_Task to complete:_ Repeat the records exactly. Every line must match.

_Data entries:_

■ ■ ■ ■ ■

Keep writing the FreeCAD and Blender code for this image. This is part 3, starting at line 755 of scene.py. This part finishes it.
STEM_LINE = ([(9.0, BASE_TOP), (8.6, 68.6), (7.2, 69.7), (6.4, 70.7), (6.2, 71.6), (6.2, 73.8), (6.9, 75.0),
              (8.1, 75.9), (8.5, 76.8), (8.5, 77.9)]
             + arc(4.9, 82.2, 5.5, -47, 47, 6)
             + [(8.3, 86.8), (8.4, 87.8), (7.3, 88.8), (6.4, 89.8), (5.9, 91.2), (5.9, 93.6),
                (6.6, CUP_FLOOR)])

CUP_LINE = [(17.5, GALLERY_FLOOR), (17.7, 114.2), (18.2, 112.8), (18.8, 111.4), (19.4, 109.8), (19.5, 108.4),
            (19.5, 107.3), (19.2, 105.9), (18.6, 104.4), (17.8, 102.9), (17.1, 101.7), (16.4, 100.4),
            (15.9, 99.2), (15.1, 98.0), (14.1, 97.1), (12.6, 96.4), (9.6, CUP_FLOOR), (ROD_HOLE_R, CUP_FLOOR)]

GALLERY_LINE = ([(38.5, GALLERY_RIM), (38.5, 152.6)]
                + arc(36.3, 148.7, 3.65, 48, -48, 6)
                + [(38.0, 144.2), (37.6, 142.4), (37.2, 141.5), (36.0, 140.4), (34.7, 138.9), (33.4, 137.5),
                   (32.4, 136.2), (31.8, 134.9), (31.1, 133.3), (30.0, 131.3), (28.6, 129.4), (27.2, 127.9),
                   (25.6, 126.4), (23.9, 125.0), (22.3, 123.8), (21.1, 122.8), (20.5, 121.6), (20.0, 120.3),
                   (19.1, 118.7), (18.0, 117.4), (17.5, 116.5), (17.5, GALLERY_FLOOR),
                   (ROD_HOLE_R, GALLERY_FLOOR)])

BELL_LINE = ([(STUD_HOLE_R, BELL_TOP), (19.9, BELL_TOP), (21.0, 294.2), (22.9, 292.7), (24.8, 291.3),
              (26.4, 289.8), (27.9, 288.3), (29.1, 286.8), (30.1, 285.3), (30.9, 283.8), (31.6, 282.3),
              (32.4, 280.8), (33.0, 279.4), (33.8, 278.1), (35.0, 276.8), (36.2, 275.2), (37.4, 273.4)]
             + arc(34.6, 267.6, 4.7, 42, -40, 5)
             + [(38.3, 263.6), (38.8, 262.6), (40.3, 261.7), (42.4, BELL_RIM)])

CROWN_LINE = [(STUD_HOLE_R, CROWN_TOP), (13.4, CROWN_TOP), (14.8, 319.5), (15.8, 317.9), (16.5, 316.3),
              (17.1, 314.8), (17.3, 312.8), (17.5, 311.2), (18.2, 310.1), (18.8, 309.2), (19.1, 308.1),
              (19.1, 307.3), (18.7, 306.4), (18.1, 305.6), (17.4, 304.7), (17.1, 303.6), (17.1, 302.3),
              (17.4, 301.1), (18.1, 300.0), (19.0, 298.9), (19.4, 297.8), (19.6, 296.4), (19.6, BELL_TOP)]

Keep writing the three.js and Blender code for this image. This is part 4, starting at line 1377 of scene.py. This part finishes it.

■ ■ ■ ■ ■

_Result:_
Keep writing the FreeCAD and Blender code for this image. This is part 3, starting at line 755 of scene.py. This part finishes it.
STEM_LINE = ([(9.0, BASE_TOP), (8.6, 68.6), (7.2, 69.7), (6.4, 70.7), (6.2, 71.6), (6.2, 73.8), (6.9, 75.0),
              (8.1, 75.9), (8.5, 76.8), (8.5, 77.9)]
             + arc(4.9, 82.2, 5.5, -47, 47, 6)
             + [(8.3, 86.8), (8.4, 87.8), (7.3, 88.8), (6.4, 89.8), (5.9, 91.2), (5.9, 93.6),
                (6.6, CUP_FLOOR)])

CUP_LINE = [(17.5, GALLERY_FLOOR), (17.7, 114.2), (18.2, 112.8), (18.8, 111.4), (19.4, 109.8), (19.5, 108.4),
            (19.5, 107.3), (19.2, 105.9), (18.6, 104.4), (17.8, 102.9), (17.1, 101.7), (16.4, 100.4),
            (15.9, 99.2), (15.1, 98.0), (14.1, 97.1), (12.6, 96.4), (9.6, CUP_FLOOR), (ROD_HOLE_R, CUP_FLOOR)]

GALLERY_LINE = ([(38.5, GALLERY_RIM), (38.5, 152.6)]
                + arc(36.3, 148.7, 3.65, 48, -48, 6)
                + [(38.0, 144.2), (37.6, 142.4), (37.2, 141.5), (36.0, 140.4), (34.7, 138.9), (33.4, 137.5),
                   (32.4, 136.2), (31.8, 134.9), (31.1, 133.3), (30.0, 131.3), (28.6, 129.4), (27.2, 127.9),
                   (25.6, 126.4), (23.9, 125.0), (22.3, 123.8), (21.1, 122.8), (20.5, 121.6), (20.0, 120.3),
                   (19.1, 118.7), (18.0, 117.4), (17.5, 116.5), (17.5, GALLERY_FLOOR),
                   (ROD_HOLE_R, GALLERY_FLOOR)])

BELL_LINE = ([(STUD_HOLE_R, BELL_TOP), (19.9, BELL_TOP), (21.0, 294.2), (22.9, 292.7), (24.8, 291.3),
              (26.4, 289.8), (27.9, 288.3), (29.1, 286.8), (30.1, 285.3), (30.9, 283.8), (31.6, 282.3),
              (32.4, 280.8), (33.0, 279.4), (33.8, 278.1), (35.0, 276.8), (36.2, 275.2), (37.4, 273.4)]
             + arc(34.6, 267.6, 4.7, 42, -40, 5)
             + [(38.3, 263.6), (38.8, 262.6), (40.3, 261.7), (42.4, BELL_RIM)])

CROWN_LINE = [(STUD_HOLE_R, CROWN_TOP), (13.4, CROWN_TOP), (14.8, 319.5), (15.8, 317.9), (16.5, 316.3),
              (17.1, 314.8), (17.3, 312.8), (17.5, 311.2), (18.2, 310.1), (18.8, 309.2), (19.1, 308.1),
              (19.1, 307.3), (18.7, 306.4), (18.1, 305.6), (17.4, 304.7), (17.1, 303.6), (17.1, 302.3),
              (17.4, 301.1), (18.1, 300.0), (19.0, 298.9), (19.4, 297.8), (19.6, 296.4), (19.6, BELL_TOP)]

Keep writing the three.js and Blender code for this image. This is part 4, starting at line 1377 of scene.py. This part finishes it.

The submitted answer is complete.